On Tuesday, Alexandria Ocasio-Cortez unseated incumbent Joe Crowley in a Democratic primary for New York’s 14th congressional district. Ocasio-Cortez, a 28-year-old member of the Democratic Socialists of America, has also called for ICE to be shut down.

However, calls to abolish ICE face resistance from both Republicans and centrist Democrats. For example, Crowley, the fourth-ranking Democrat in the US House of Representatives, opposes abolishment.

We’re going to continue to try and bring light to these issues and lift up the voices of oppressed peoples and people who have been in this struggle for a long time.

Steve Ducey, Los Angeles 

Louise said that the New York protesters were thinking about “evolving the occupation to look at other ICE buildings that may be more appropriate”, adding they were considering spaces where they may “have a greater impact occupying”.

Activists maintain ICE represents a punitive model of immigration enforcement that is both ineffective and inhumane.

“I’m not even thinking about what ICE looks like under Trump,” Louise said. “Under Obama’s administration, I’d feel the same way. ICE just needs to go.”

Demonstrators standing with Occupy ICE NYC protest the detainment and deportation of immigrants [Karla Ann Cote/NurPhoto via Getty Images] 

Activists said that they would continue protesting outside of ICE detention facilities as long as possible.

“We’re here.

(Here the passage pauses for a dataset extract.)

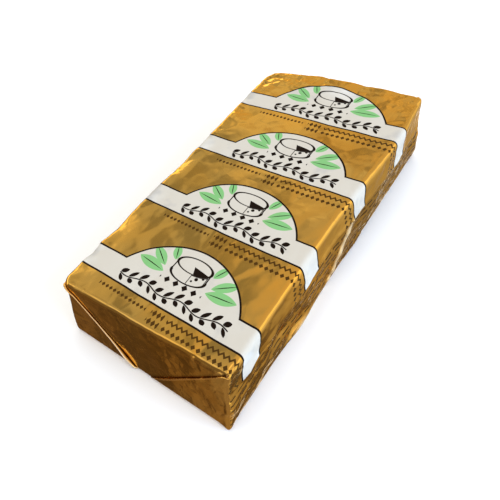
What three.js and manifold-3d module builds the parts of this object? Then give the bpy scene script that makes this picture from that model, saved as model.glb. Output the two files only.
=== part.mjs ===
// A one kilogram loaf of soft-ripened cheese, shut in a sheet of gold foil.
// Millimetres, +Z up. The front end faces -Y, and the origin is the middle of the base.
import * as THREE from 'three';
import { mergeVertices } from 'three/addons/utils/BufferGeometryUtils.js';
import Module from 'manifold-3d';

// The pressed block inside its foil.
const WIDTH = 104;
const LENGTH = 218;
const HEIGHT = 42.5;
const EDGE_RADIUS = 2.5; // every edge at the top and at the base
const UPRIGHT_RADIUS = 2.2; // three of the upright edges
const CRUSHED_RADIUS = 12; // the upright edge at the back left, rounded by handling
const FACE_PITCH = 9; // about how far apart the points of a face lie
const EDGE_STEPS = [0, 0.9, EDGE_RADIUS, 4.5, 8, CRUSHED_RADIUS]; // points this far in from a face's edges
const UPRIGHT_STEPS = 4; // of these, for the points up a wall

// How far each corner of the soft block has slumped from a true box: x, y, z. It is wider and longer
// at the base, and the left side of the top is drawn short. The whole stays centred on the origin.
const SLUMP = {
  frontLeftTop: new THREE.Vector3(1.7, 5.3, -0.7),
  frontRightTop: new THREE.Vector3(-0.4, 2.3, -0.4),
  backRightTop: new THREE.Vector3(-1.5, 2.3, 1.5),
  backLeftTop: new THREE.Vector3(-3.2, -1.4, -1.1),
  frontLeftBase: new THREE.Vector3(-2.4, 2.4, 0),
  frontRightBase: new THREE.Vector3(-2.1, -4.2, 0),
  backRightBase: new THREE.Vector3(1.4, 2.2, 0),
  backLeftBase: new THREE.Vector3(-4.2, 2.4, 0),
};
const BULGE_SPAN = 1.1; // a bulge fades out this far along a face, as a share of the face
const SIDE_BULGE = 1.1; // how far the long sides belly out at mid height
const LEFT_HOLLOW = 1.4; // how far the left top edge is drawn in at mid length
const RIGHT_SWELL = 5.2; // how far the right top edge swells out towards the back
const SWELL_MIDDLE = 65; // where along the loaf it swells most
const SWELL_REACH = 50; // and how far the swell reaches from there
const BACK_SWELL = 0.8; // how far the back end's top edge swells out
const BACK_RISE = 2.3; // and how far it rises
const TOP_SAG = 0.6; // how far the middle of the top lies below its edges
const TOP_LAYER = 0.2; // the share of the height that sags with it

// The foil's folds, which stand proud of the block.
const FOLD_RUN = 0.485; // each crease runs from a top corner this far along the width at the base
const LEFT_LIP = 1.4; // how far a left flap's crease stands off the end at the base
const RIGHT_LIP = 0.7; // and a right flap's
const CREASE_TOP = 0.4; // and either of them at the top corner
const FLAP_ROWS = [0.4, 1.2, EDGE_RADIUS, 8, 16, 24, 32, HEIGHT - EDGE_RADIUS]; // heights of its points
const LAP_HEIGHT = 26; // the free long edge of the sheet, on the right side, above the base
const LAP_RISE = 5.5; // how much higher it lies about the middle
const LAP_MIDDLE = -18; // where along the loaf it is highest
const LAP_REACH = 40; // and how far the rise reaches from there
const LAP_WAVE = 0.5; // how far that edge wanders up and down
const LAP_LIP = 0.7; // how far it stands off the side
const LAP_STEPS = 36;
const EMBEDDED = 2; // how deep a fold's solid is rooted in the block
const TUCK = 0.3; // how far below the surface a fold's smooth side starts
const TAIL_DEPTH = 24; // the tucked tails under the base, from each end
const TAIL_START = 6; // where the line round a tail comes out of the rounded edge
const TAIL_GROOVE = 0.5; // the width and the depth of that line

const halfWidth = WIDTH / 2;
const halfLength = LENGTH / 2;
const SMALLEST_STEP = 0.02; // slivers finer than this are closed up where the folds meet the block

const wasm = await Module();
wasm.setup();

// A closed geometry as a solid that can be joined or cut.
function solid(geometry) {
  geometry.deleteAttribute('normal');
  geometry.deleteAttribute('uv');
  const merged = mergeVertices(geometry, 1e-4);
  return new wasm.Manifold(new wasm.Mesh({
    numProp: 3,
    vertProperties: new Float32Array(merged.attributes.position.array),
    triVerts: new Uint32Array(merged.index.array),
  }));
}

// A unit box geometry whose points are each moved to place(u, v, w), with u, v, w from 0 to 1.
function mouldedBox(segments, place) {
  const geometry = new THREE.BoxGeometry(1, 1, 1, ...segments);
  const position = geometry.attributes.position;
  for (let i = 0; i < position.count; i += 1) {
    const [u, v, w] = [position.getX(i), position.getY(i), position.getZ(i)].map((c) => c + 0.5);
    position.setXYZ(i, ...place(u, v, w).toArray());
  }
  return geometry;
}

// Grid lines from -half to half: close together near both edges and about FACE_PITCH apart between.
function gridLines(half, nearEdge) {
  const inner = half - nearEdge[nearEdge.length - 1];
  const steps = 2 * Math.ceil(inner / FACE_PITCH);
  const low = nearEdge.map((d) => d - half);
  const middle = Array.from({ length: steps - 1 }, (_, i) => -inner + (2 * inner * (i + 1)) / steps);
  return [...low, ...middle, ...low.map((d) => -d).reverse()];
}

// How far inside the block's plan a point lies, and the plan's outward normal there.
function planEdge(x, y) {
  const radius = x < 0 && y > 0 ? CRUSHED_RADIUS : UPRIGHT_RADIUS;
  const dx = Math.abs(x) - (halfWidth - radius);
  const dy = Math.abs(y) - (halfLength - radius);
  const side = new THREE.Vector2(Math.sign(x), Math.sign(y));
  if (dx > 0 && dy > 0) {
    const reach = Math.hypot(dx, dy);
    return { inside: radius - reach, normal: new THREE.Vector2((side.x * dx) / reach, (side.y * dy) / reach) };
  }
  if (dx > dy) return { inside: radius - dx, normal: new THREE.Vector2(side.x, 0) };
  return { inside: radius - dy, normal: new THREE.Vector2(0, side.y) };
}

// Turns the square corners of the plan into round ones.
function roundPlan(x, y) {
  const radius = x < 0 && y > 0 ? CRUSHED_RADIUS : UPRIGHT_RADIUS;
  const dx = Math.abs(x) - (halfWidth - radius);
  const dy = Math.abs(y) - (halfLength - radius);
  if (dx <= 0 || dy <= 0) return [x, y];
  const pull = Math.max(dx, dy) / Math.hypot(dx, dy);
  return [
    Math.sign(x) * (halfWidth - radius + dx * pull),
    Math.sign(y) * (halfLength - radius + dy * pull),
  ];
}

// Rounds the edges at the top and the base of the block.
function roundEdges(point) {
  const { inside, normal } = planEdge(point.x, point.y);
  const middle = HEIGHT / 2;
  const up = Math.abs(point.z - middle) - (middle - EDGE_RADIUS);
  const out = EDGE_RADIUS - inside;
  if (up <= 0 || out <= 0) return point;
  const pull = Math.max(up, out) / Math.hypot(up, out);
  const shift = out * (pull - 1);
  return new THREE.Vector3(
    point.x + normal.x * shift,
    point.y + normal.y * shift,
    middle + Math.sign(point.z - middle) * (middle - EDGE_RADIUS + up * pull),
  );
}

// The slump of the block at a point of the true box, blended between its eight corners.
function slump(x, y, z) {
  const u = THREE.MathUtils.clamp(x / WIDTH + 0.5, 0, 1);
  const v = THREE.MathUtils.clamp(y / LENGTH + 0.5, 0, 1);
  const w = THREE.MathUtils.clamp(z / HEIGHT, 0, 1);
  const mix = (a, b, t) => a.clone().lerp(b, t);
  const top = mix(
    mix(SLUMP.frontLeftTop, SLUMP.frontRightTop, u),
    mix(SLUMP.backLeftTop, SLUMP.backRightTop, u),
    v,
  );
  const base = mix(
    mix(SLUMP.frontLeftBase, SLUMP.frontRightBase, u),
    mix(SLUMP.backLeftBase, SLUMP.backRightBase, u),
    v,
  );
  return mix(base, top, w);
}

// Takes a point of the true box to its place on the soft block.
function settle(point) {
  const { x, y, z } = point;
  const level = z / HEIGHT;
  const belly = Math.sin(Math.PI * level);
  const along = Math.cos((Math.PI * y) / (LENGTH * BULGE_SPAN));
  const across = Math.cos((Math.PI * x) / (WIDTH * BULGE_SPAN));
  const swell = x > 0
    ? RIGHT_SWELL * Math.exp(-(((y - SWELL_MIDDLE) / SWELL_REACH) ** 2))
    : -LEFT_HOLLOW * along;
  const backward = Math.max(0, y / halfLength);
  const topShare = Math.max(0, (level - 1 + TOP_LAYER) / TOP_LAYER);
  const shift = slump(x, y, z);
  shift.x += (x / halfWidth) * (SIDE_BULGE * belly * along + swell * level);
  shift.y += backward * BACK_SWELL * across * level;
  shift.z += BACK_RISE * across * backward ** 4 * level - TOP_SAG * along * across * topShare;
  return shift.add(point);
}

function block() {
  const xs = gridLines(halfWidth, EDGE_STEPS);
  const ys = gridLines(halfLength, EDGE_STEPS);
  const zs = gridLines(HEIGHT / 2, EDGE_STEPS.slice(0, UPRIGHT_STEPS)).map((z) => z + HEIGHT / 2);
  const pick = (lines, t) => lines[Math.round(t * (lines.length - 1))];
  const segments = [xs, ys, zs].map((lines) => lines.length - 1);
  return mouldedBox(segments, (u, v, w) => {
    const [x, y] = roundPlan(pick(xs, u), pick(ys, v));
    return settle(roundEdges(new THREE.Vector3(x, y, pick(zs, w))));
  });
}

// How far the rounded edge at the base has drawn a wall in at a height.
function baseInset(z) {
  if (z >= EDGE_RADIUS) return 0;
  return EDGE_RADIUS - Math.sqrt(EDGE_RADIUS ** 2 - (EDGE_RADIUS - z) ** 2);
}

// A side flap of an end: a wedge between the upright edge and the crease that runs in from the
// top corner. end is -1 at the front and 1 at the back, and side is -1 left and 1 right.
function sideFlap(end, side) {
  const lip = side < 0 ? LEFT_LIP : RIGHT_LIP;
  const upright = end > 0 && side < 0 ? CRUSHED_RADIUS : UPRIGHT_RADIUS;
  const outerX = halfWidth - upright;
  const innerAtBase = halfWidth - FOLD_RUN * WIDTH;
  return mouldedBox([6, 1, FLAP_ROWS.length - 1], (u, v, w) => {
    const z = FLAP_ROWS[Math.round(w * (FLAP_ROWS.length - 1))];
    const rise = z / HEIGHT;
    const inner = THREE.MathUtils.lerp(innerAtBase, outerX, rise);
    const x = side * THREE.MathUtils.lerp(outerX, inner, side < 0 ? u : 1 - u);
    const crease = THREE.MathUtils.lerp(lip, CREASE_TOP, rise);
    const proud = THREE.MathUtils.lerp(-TUCK, crease, (outerX - Math.abs(x)) / (outerX - inner));
    const outward = end < 0 ? v < 0.5 : v > 0.5;
    const y = end * (halfLength - baseInset(z) + (outward ? proud : -EMBEDDED));
    return settle(new THREE.Vector3(x, y, z));
  });
}

// How high the sheet's free long edge lies along the right side.
function lapEdge(y) {
  const rise = LAP_RISE * Math.exp(-(((y - LAP_MIDDLE) / LAP_REACH) ** 2));
  return LAP_HEIGHT + rise + LAP_WAVE * (Math.sin(y / 17) + 0.5 * Math.sin(y / 6.3 + 1));
}

// The overlap on the right side: the sheet comes down over the long edge and ends in a free edge.
function lap() {
  const reach = halfLength - UPRIGHT_RADIUS;
  return mouldedBox([1, LAP_STEPS, 3], (u, v, w) => {
    const y = THREE.MathUtils.lerp(-reach, reach, v);
    const z = THREE.MathUtils.lerp(lapEdge(y), HEIGHT - EDGE_RADIUS - 1, w);
    const x = halfWidth + (u > 0.5 ? THREE.MathUtils.lerp(LAP_LIP, -TUCK, w) : -EMBEDDED);
    return settle(new THREE.Vector3(x, y, z));
  });
}

// A straight groove in the base from one point to another.
function groove(from, to) {
  const run = new THREE.Vector2(...to).sub(new THREE.Vector2(...from));
  const cutter = new THREE.BoxGeometry(run.length() + TAIL_GROOVE, TAIL_GROOVE, 2 * TAIL_GROOVE);
  cutter.rotateZ(run.angle());
  cutter.translate(from[0] + run.x / 2, from[1] + run.y / 2, 0);
  return cutter;
}

// The line round the tail that is tucked under one end: in at 45 degrees from both corners, then across.
function tailGrooves(end) {
  const corner = (side, depth) => [side * (halfWidth - depth - 1), end * (halfLength - depth)];
  return [
    groove(corner(-1, TAIL_START), corner(-1, TAIL_DEPTH)),
    groove(corner(-1, TAIL_DEPTH), corner(1, TAIL_DEPTH)),
    groove(corner(1, TAIL_DEPTH), corner(1, TAIL_START)),
  ];
}

function wrappedLoaf() {
  let loaf = solid(block());
  for (const end of [-1, 1]) {
    for (const side of [-1, 1]) loaf = loaf.add(solid(sideFlap(end, side)));
  }
  loaf = loaf.add(solid(lap()));
  for (const cutter of [...tailGrooves(-1), ...tailGrooves(1)]) loaf = loaf.subtract(solid(cutter));
  return loaf.simplify(SMALLEST_STEP);
}

function geometryOf(manifold) {
  const { vertProperties, triVerts } = manifold.getMesh();
  const geometry = new THREE.BufferGeometry();
  geometry.setAttribute('position', new THREE.BufferAttribute(new Float32Array(vertProperties), 3));
  geometry.setIndex(new THREE.BufferAttribute(new Uint32Array(triVerts), 1));
  geometry.computeVertexNormals();
  return geometry;
}

const goldFoil = new THREE.MeshStandardMaterial({ color: 0xb98a35, roughness: 0.35, metalness: 0.85 });

const loaf = new THREE.Mesh(geometryOf(wrappedLoaf()), goldFoil);
loaf.name = 'foil_wrapped_loaf';

const part = new THREE.Group();
part.add(loaf);

export default part;
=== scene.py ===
"""The looks of a one kilogram loaf of soft-ripened cheese, shut in printed gold foil.

Shapes are worked out in millimetres from the sizes below, and turned into metres as each mesh is made.
The front end faces -Y, and the sheet's free edge runs along the right side, +X.
"""
import functools
import math

import bmesh
import bpy
import numpy as np
from mathutils import Matrix, Vector


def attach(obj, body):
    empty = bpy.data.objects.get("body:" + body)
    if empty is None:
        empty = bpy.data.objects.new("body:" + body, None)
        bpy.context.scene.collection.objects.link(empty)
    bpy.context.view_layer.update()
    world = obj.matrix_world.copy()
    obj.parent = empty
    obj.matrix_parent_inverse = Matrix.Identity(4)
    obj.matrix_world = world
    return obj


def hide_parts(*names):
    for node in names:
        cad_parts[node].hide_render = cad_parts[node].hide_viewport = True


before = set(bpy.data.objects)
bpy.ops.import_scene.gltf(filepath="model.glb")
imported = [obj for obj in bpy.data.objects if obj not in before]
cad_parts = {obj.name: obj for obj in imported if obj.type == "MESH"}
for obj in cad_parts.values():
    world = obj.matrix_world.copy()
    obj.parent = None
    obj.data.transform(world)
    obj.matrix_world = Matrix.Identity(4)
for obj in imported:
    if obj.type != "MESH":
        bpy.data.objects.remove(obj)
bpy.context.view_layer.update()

MM = 0.001
TINY = 1e-9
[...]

We’re not going anywhere,” said Steve Ducey in Los Angeles.

“We’re going to continue to try and bring light to these issues and lift up the voices of oppressed peoples and people who have been in this struggle for a long time.”

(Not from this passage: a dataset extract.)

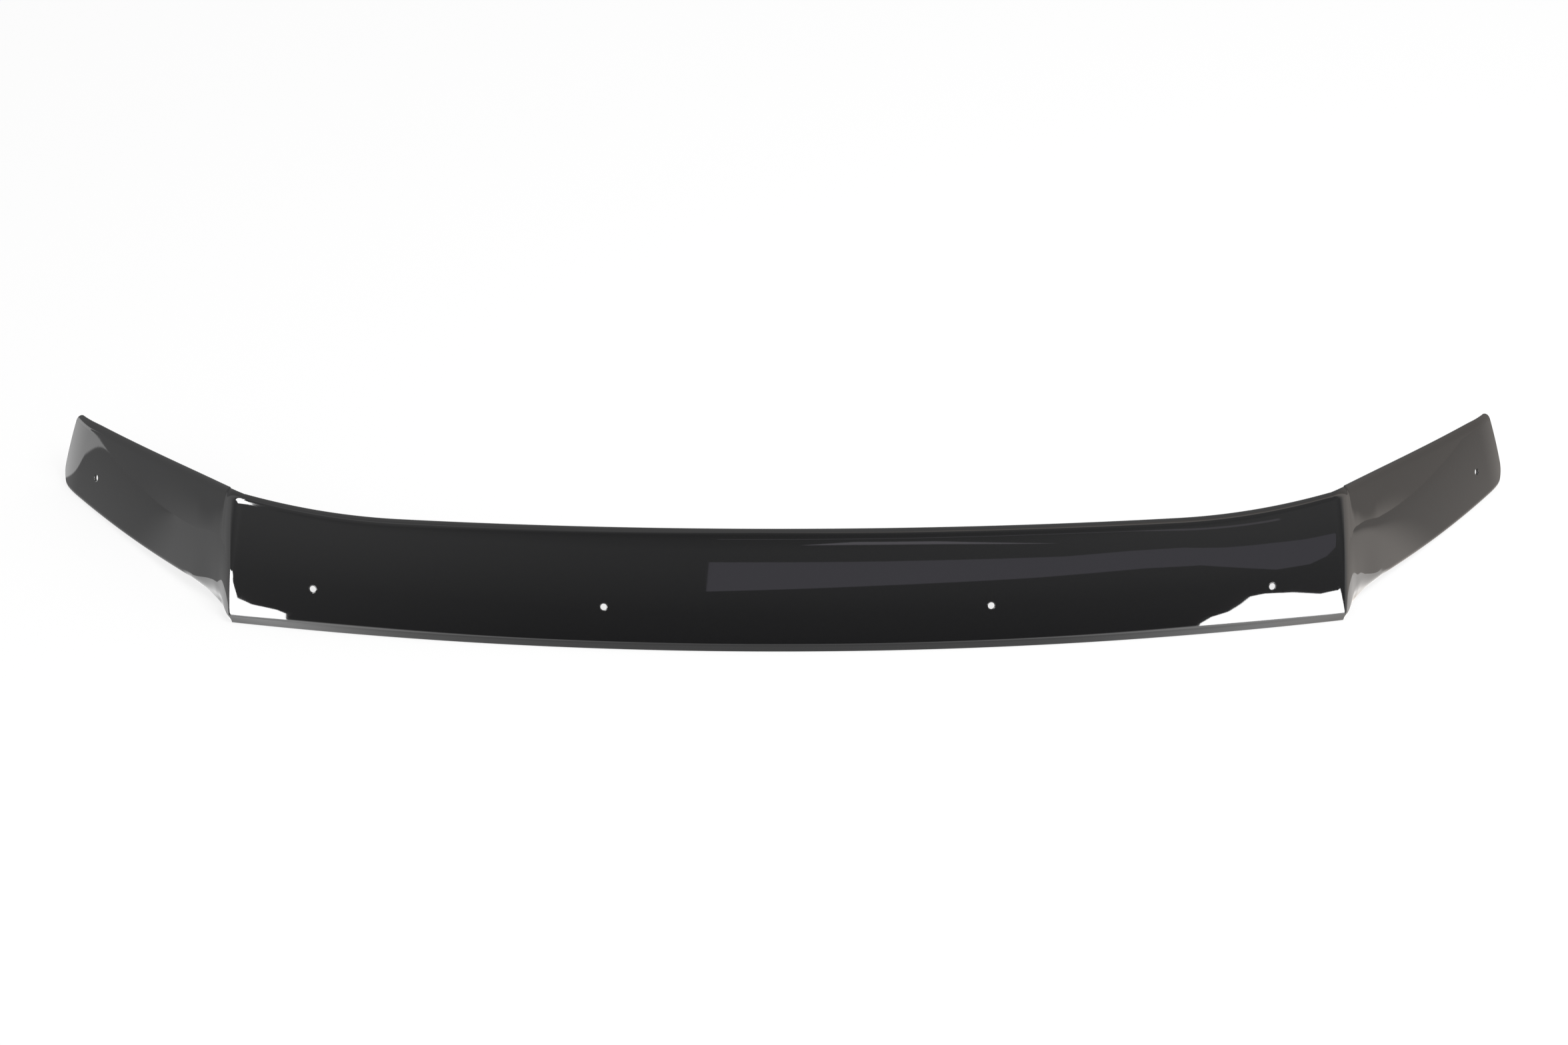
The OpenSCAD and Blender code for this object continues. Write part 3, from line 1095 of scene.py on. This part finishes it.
        sheet = bench.wire("GeometryNodeSetMaterial", {}, {"Geometry": sheet, "Material": material})
        bench.node("NodeGroupOutput", {}, {"Sheet": sheet})

    def apply_to(self, blank: bpy.types.Object) -> bpy.types.Mesh:
        """Forms a blank and takes the result off it as a plain mesh.

        Args:
            blank: The flat blank.

        Returns:
            The formed mesh.
        """
        modifier = blank.modifiers.new("Form the sheet", "NODES")
        modifier.node_group = self.tree
        for identifier, value in self.values.items():
            modifier[identifier] = value
        graph = bpy.context.evaluated_depsgraph_get()
        formed = bpy.data.meshes.new_from_object(blank.evaluated_get(graph), depsgraph=graph)
        blank.modifiers.remove(modifier)
        return formed


@dataclass(frozen=True)
class Waves:
    """One layer of unevenness in a skin: its length and height in metres, and how fine it gets."""

    length: float
    height: float
    detail: float


@dataclass(frozen=True)
class GlossBlackAcrylic:
    """Near-black acrylic sheet: a polished skin, slight waves from forming, and duller cut edges."""

    tone: float = 0.0084
    tone_spread: float = 0.002
    blue: float = 1.06
    ior: float = 1.49
    polish: float = 0.018
    polish_spread: float = 0.02
    smear_from: float = 0.45
    edge_tone: float = 0.012
    edge_roughness: float = 0.3
    edge_depth: float = 0.5
    sheet_t: float = 3.0
    cloud_length: float = 0.35
    cloud_detail: float = 2.0
    smear_length: float = 0.09
    smear_detail: float = 3.0
    waves: tuple[Waves, ...] = (Waves(0.16, 0.00006, 0.6), Waves(0.004, 0.0000006, 1.0))

    def noise(self, where: Wire, length: float, detail: float) -> Wire:
        """Soft clouds of values from 0 to 1, of a length in metres and with a fineness."""
        plugs: Plugs = {"Vector": where, "Scale": 1 / length, "Detail": detail}
        return where.bench.wire("ShaderNodeTexNoise", {}, plugs, "Fac")

    def make(self, name: str) -> bpy.types.Material:
        """Makes the material.

        Args:
            name: Its name.

        Returns:
            The material.
        """
        made = bpy.data.materials.new(name)
        bench = empty_tree(made)
        where = bench.wire("ShaderNodeTexCoord", {}, {}, "Object")
        depth = bench.wire("ShaderNodeAttribute", {"attribute_name": "blank"}, {}, "Vector").parts()[2]
        rim = (-depth / self.edge_depth).within(0.0, 1.0)
        rim = rim * ((depth + self.sheet_t) / self.edge_depth).within(0.0, 1.0)
        cloud = self.noise(where, self.cloud_length, self.cloud_detail)
        smear = self.noise(where, self.smear_length, self.smear_detail)
        smear = (smear - self.smear_from).at_least(0.0)
        tone = self.tone + (cloud - 0.5) * self.tone_spread + rim * self.edge_tone
        skin: Plugs = {
            "Base Color": bench.vector(tone, tone, tone * self.blue),
            "Roughness": self.polish + smear * self.polish_spread + rim * self.edge_roughness,
            "IOR": self.ior,
        }
        for waves in self.waves:
            height = self.noise(where, waves.length, waves.detail)
            bump: Plugs = {"Strength": 1.0, "Distance": waves.height, "Height": height}
            if "Normal" in skin:
                bump["Normal"] = skin["Normal"]
            skin["Normal"] = bench.wire("ShaderNodeBump", {}, bump)
        surface = bench.wire("ShaderNodeBsdfPrincipled", {}, skin)
        bench.node("ShaderNodeOutputMaterial", {}, {"Surface": surface})
        return made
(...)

Editor’s note: Shortly after this article was published, the Metropolitan Anarchist Coordinating Council (MACC) said in a statement it was discontinuing its action outside the ICE facility on Varnick Street after it said it learned “ICE is retaliating against the occupation by not holding bond hearings or allowing access to pro bono legal representation”. ICE has yet to comment on the MACC statement. An action continues at another site in New York, according to MACC.